Os resultados também revelaram que a população residente em áreas de risco ambiental (próximas de cursos d'água e com altas declividades) apresenta condições socioeconômicas significativamente piores do que aquela residente fora destas áreas. Todos os indicadores considerados apontaram para a existência de piores condições socioeconômicas nas áreas de risco ambiental (próximas até 50 metros de cursos d'água e/ou com declividade acima de 30%), seja para o total do município de São Paulo, seja para o conjunto de regiões pobres e periféricas. Entre estes indicadores, destacam-se diferenciais mais expressivos para o acesso à rede pública de esgotamento sanitário e para a porcentagem de população residente em setores subnormais (favelas). Portanto, os resultados das análises confirmaram a hipótese da existência de associação positiva entre maior exposição a risco ambiental e piores condições socioeconômicas.

Para além da confirmação dessa hipótese, a análise empreendida permitiu dimensionar o fenômeno da desigualdade ambiental em São Paulo, em termos quantitativos e espaciais, identificando os grupos sociais mais expostos ao risco ambiental, sua localização espacial e o número de pessoas envolvidas.

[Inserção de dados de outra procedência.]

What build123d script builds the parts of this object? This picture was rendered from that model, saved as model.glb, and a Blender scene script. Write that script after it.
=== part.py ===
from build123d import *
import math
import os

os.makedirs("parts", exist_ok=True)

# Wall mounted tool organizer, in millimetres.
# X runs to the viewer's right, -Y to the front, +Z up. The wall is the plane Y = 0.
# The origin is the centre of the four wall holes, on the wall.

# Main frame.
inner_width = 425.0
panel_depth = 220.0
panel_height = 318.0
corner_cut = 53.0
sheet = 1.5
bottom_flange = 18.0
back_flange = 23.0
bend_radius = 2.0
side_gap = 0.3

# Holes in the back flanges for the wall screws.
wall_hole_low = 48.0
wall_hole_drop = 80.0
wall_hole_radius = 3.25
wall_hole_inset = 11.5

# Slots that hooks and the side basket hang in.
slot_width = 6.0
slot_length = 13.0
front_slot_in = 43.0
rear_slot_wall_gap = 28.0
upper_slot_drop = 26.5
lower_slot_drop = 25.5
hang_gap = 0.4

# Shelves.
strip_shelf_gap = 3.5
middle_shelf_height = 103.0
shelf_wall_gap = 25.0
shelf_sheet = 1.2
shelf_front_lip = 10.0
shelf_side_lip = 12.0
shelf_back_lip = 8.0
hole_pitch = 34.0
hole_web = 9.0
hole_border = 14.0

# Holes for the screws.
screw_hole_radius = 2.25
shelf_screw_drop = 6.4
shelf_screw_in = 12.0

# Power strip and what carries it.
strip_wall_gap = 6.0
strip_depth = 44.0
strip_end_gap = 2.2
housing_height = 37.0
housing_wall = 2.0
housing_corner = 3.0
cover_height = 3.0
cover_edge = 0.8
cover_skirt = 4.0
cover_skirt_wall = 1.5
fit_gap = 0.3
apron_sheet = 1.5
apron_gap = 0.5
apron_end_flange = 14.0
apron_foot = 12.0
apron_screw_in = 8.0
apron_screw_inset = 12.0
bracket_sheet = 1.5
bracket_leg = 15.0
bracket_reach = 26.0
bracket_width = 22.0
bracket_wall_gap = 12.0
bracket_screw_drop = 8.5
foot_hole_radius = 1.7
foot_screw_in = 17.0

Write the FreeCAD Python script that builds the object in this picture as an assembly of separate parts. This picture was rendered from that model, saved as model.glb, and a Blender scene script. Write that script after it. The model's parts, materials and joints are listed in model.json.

Nesse sentido, cabe destacar que a identificação e a caracterização de alguns padrões específicos de sobreposição espacial de situações de pobreza e risco ambiental, existentes no município de São Paulo, requerem o desenvolvimento de análises muito detalhadas, tais como aquelas possibilitadas pelos sistemas de informações geográficas, utilizando-se unidades espaciais de análise extremamente desagregadas, como os setores censitários e as áreas de ponderação dos censos demográficos. Portanto, uma possível contribuição deste trabalho é dar visibilidade às situações de desigualdade ambiental no município, podendo trazer subsídios relevantes para o planejamento de políticas públicas sociais e ambientais, tais como habitação e saneamento.